Project #3: LSM Trees, Bloom Filters, and Column-Oriented Data
Overview
In class we discussed the building blocks of many types of NoSQL storage:
LSM trees, string tables in memory and on disk, and indexing. Your task
for this project is to build the storage underlying a NoSQL database.
Team Size
The team size for this project is 2 people.
The Details: Storage and Indexing
- All data can be viewed as strings.
- Persistent storage for columns of data must take the form of
one or more sorted string tables on secondary storage.
- Storage should be append-only, but deletes and edits should be
accomodated via appends.
- Writes, deletes, edits, etc, should be aggregated and sorted
in memory, and spilled to disk only when the amortized cost of
doing so makes sense.
- An LSM-like approach should loosely define the relationship
between your in memory and persistent data structures.
- In memory Bloom filters should provide for efficient
searches
- Commonly used records should be kept in memory, even if only
as secondary copies.
- It is permitted to construt additional indexes, e.g. hash tables
and/or B-Trees, etc.
- Access to columns should be paged to improve performance.

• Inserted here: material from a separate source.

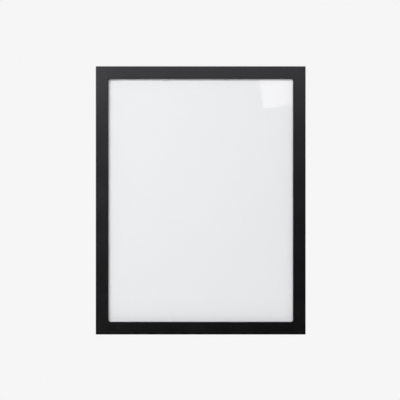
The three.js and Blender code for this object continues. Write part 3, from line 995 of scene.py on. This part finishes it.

The Details: Column Compression
Your database should offer three options for the compression of
individual columns:
Efficient general-purposes block compression
Dictionary compression based upon string values in the domain of the column
Uncompressed
The Details: The Data Model
- Data should be modeled in a column-oriented way.
- Columns should be organized/organizable into column groups
approximating tables.
- Column groups should be organized/organizable into databases
representing a group of related column groups, e.g. used
by one application.
- Through indexes, it should be "reasonably" efficient to access
data by row, where necessary.
The Details: The API
- You are not required to implement a query language, though
you may choose to do so.
- Your API should allow functionality equivalent to basic JOIN, SELECT
and WHERE queries in SQL
- Your API should offer three (3) examples of column-oriented
operations that would be useful for analytics.
Deliverables
You need to turn in the following:
- A paper desciribing your solutions design, design-trade-offs,
API, and limitations
- Any code you wrote, e.g. workload generator, workload measurement
- Your test suite showing that the project was completed successfully.